Near-α Ti60 alloy dwell fatigue basal slip-induced cracking: Faceted crack initiation and local strain evolution

Basal fracture due to dwell fatigue (DF) is primary cause of core material failure during aero-engine service, which highlights the importance of understanding the crack initiation mechanism. In this study, the relationship between activation of plastic slip within the [0001] basal plane orientation, local strain and crack initiation in near-α Ti60 alloys was investigated using coupled in situ and high-resolution digital image correlation (HR-DIC) methods. The results show that basal slip is preferentially activated resulting into a higher shear strain in DF compared to [101¯0] prismatic orientation grains. Two types of cracking induced by strong basal slip were identified in grains with medium to high basal Schmidt factor (SF): slip transgranular cracking and basal twist grain boundary (BTGB) cracking. The slip deformation and strain evolution of the two types of cracks before and after their initiation were observed for the first time on the sample surface by in-situ dwell, which provides experimental and theoretical support for their formation mechanism.
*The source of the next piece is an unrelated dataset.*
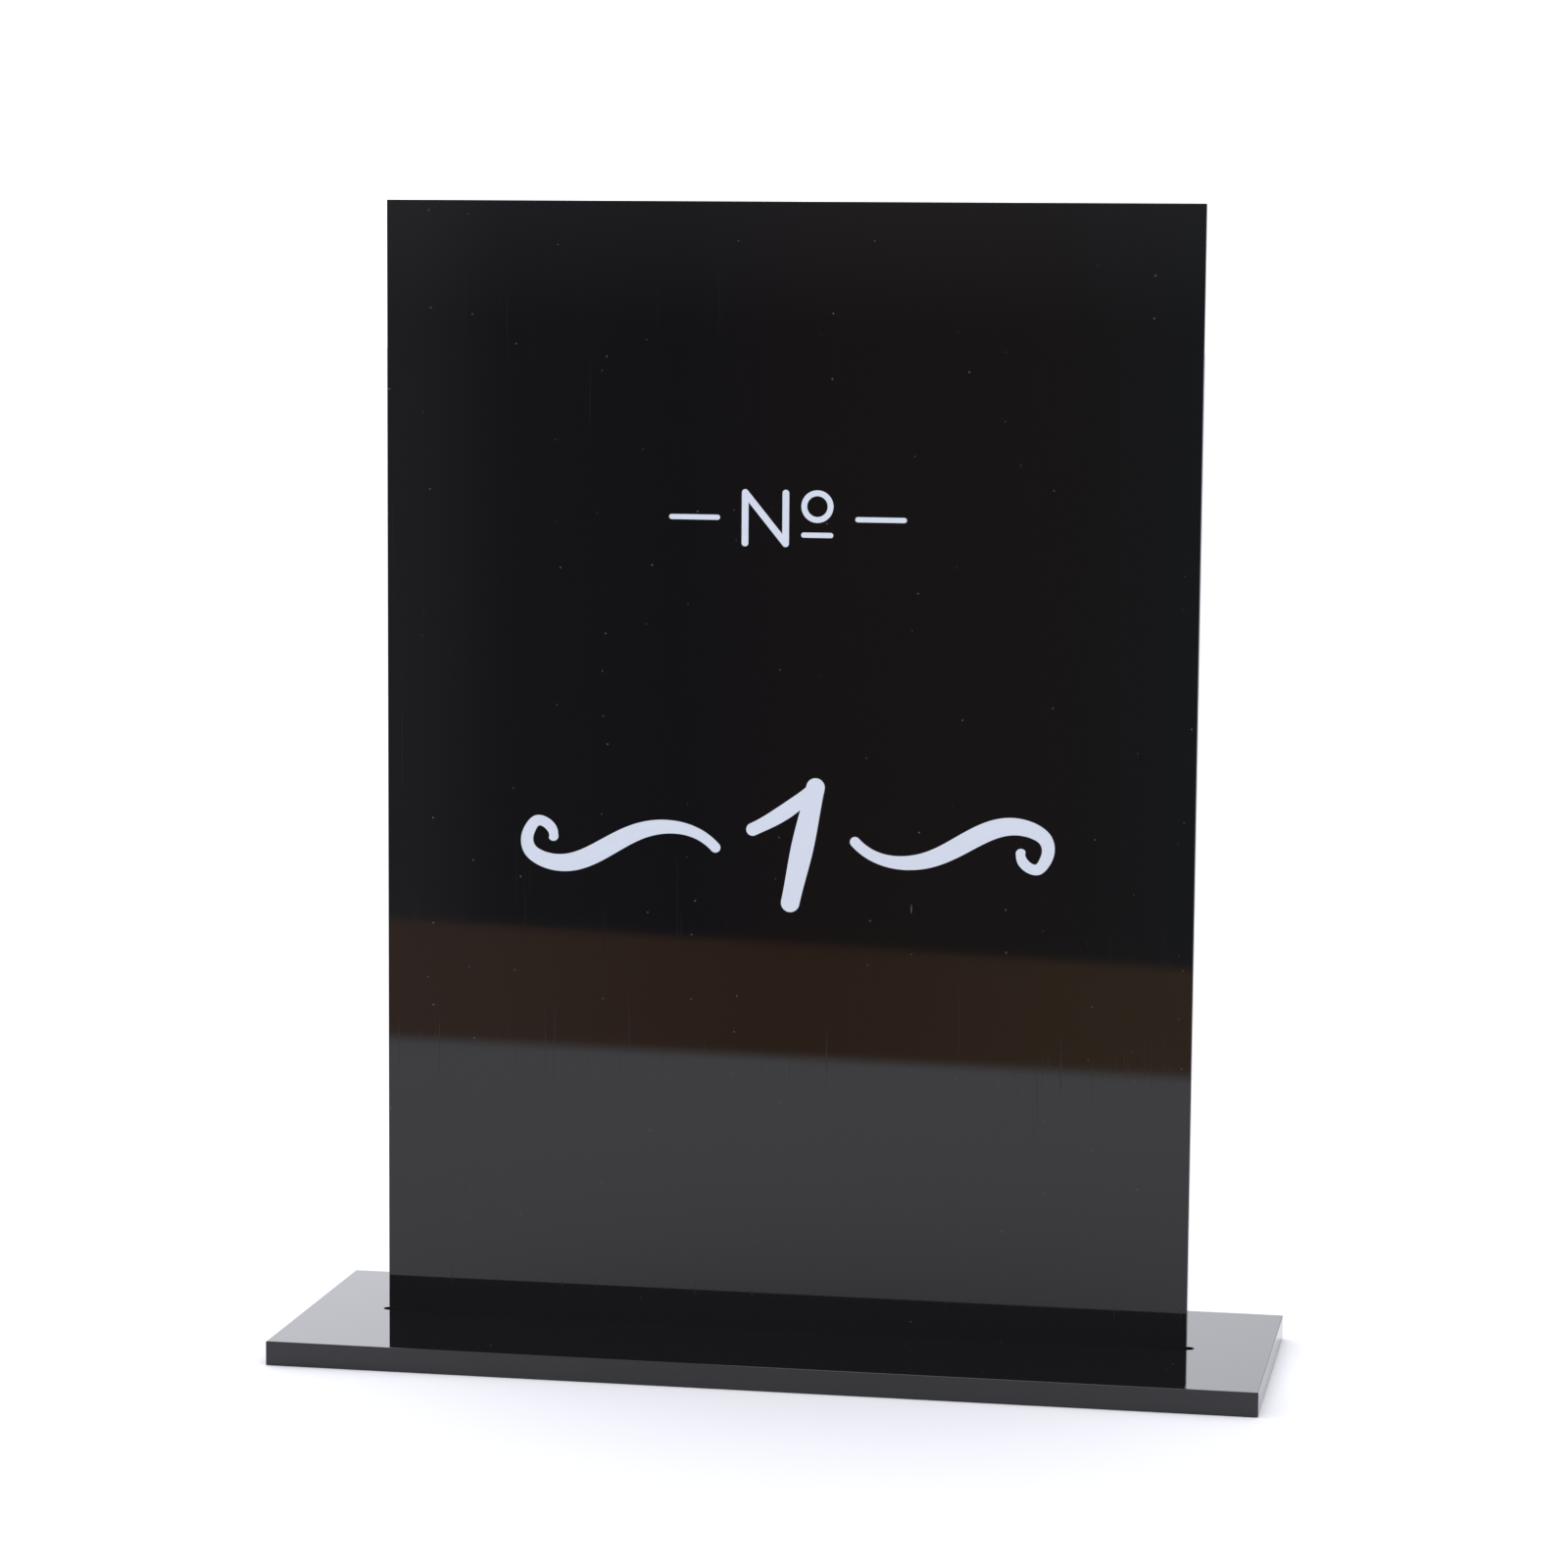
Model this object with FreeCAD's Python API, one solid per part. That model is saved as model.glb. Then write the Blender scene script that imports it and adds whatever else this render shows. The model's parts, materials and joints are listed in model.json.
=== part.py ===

In order to constitute potential locations for crack nucleation, these regions have high local and shear strains during the basal slip stage prior to crack initiation. The higher local strain in the former is attributed to the intrusion and extrusion mechanism of the slip bands, while the latter is attributed to the inconsistency of the slip deformation of the microscopic dislocations on both sides of the BTGB making the GB slip-shear. Additionally, the incoordination on both sides of the GB, coupled with the inherently low cleavage energy, makes the BTGB more susceptible to cracking compared to slip transgranular cracking. No elemental segregation or β-phase influence was observed at the grain boundary interface. This study provides new insights into the mechanisms involved basal slip-induced cracking in Ti alloys subjected to dwell loadings.